Bound Together By A Common Humanity
Learning from the Righteous is a Holocaust education charity that tackles racial hatred by highlighting the contemporary relevance of The Holocaust.
Visit Our Next Event
The launch of our new exhibition event
IN THEIR FOOTSTEPS
A daughter’s response to her father’s silence,
takes place at the Wiener Holocaust Library, London, on
Thursday 18th January - 6:30pm-8:00pm
The exhibition will be displayed at various venues throughout 2024.
Bill Powell
Bill Powell died in 1990; a loving husband, proud father and doting grandfather. He arrived in the UK fifty years earlier, as Wilhelm Pollak, a Jewish refugee from Vienna, having spent 10 months in Dachau and Buchenwald.

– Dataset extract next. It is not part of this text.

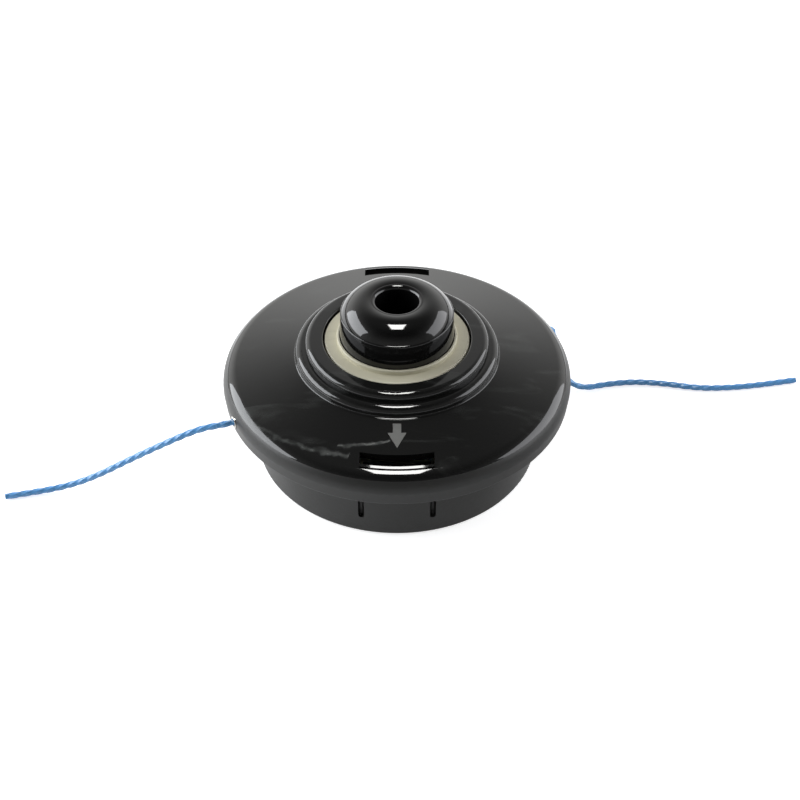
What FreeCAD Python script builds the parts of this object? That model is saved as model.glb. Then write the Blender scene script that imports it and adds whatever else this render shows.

He rarely spoke about his wartime experiences. The only tangible link to those tumultuous years was a wartime diary and some correspondence that he never shared, which was donated to The Wiener Holocaust Library after his death.
Jenny Stolzenberg
His daughter, the ceramicist Jenny Stolzenberg, was born just after the war and became the light that help her father emerge from the darkness. In his memory, driven to understand the trauma behind his silence, she created painstakingly accurate reproductions of footwear depicting the uniqueness of each victim of The Holocaust. She described it as the conversation they were never able to have. Before her untimely death, in 2016, the work was exhibited widely, and to high acclaim, including at the Imperial War Museum and Buchenwald Museum.
IN THEIR FOOTSTEPS
The new IN THEIR FOOTSTEPS exhibition enables this evocative expression of a daughter’s love to be displayed alongside the story her father could never share. By researching his archive, and accessing numerous original documents held in archives across the world, we have been able to construct a comprehensive account of what happened to Wilhelm, and the family he left behind in Vienna. During the evening Antony Lishak, who has researched and curated the exhibition, will be talking about how these discoveries add extra poignancy to Jenny’s memorial, and explain the trauma behind her father’s silence.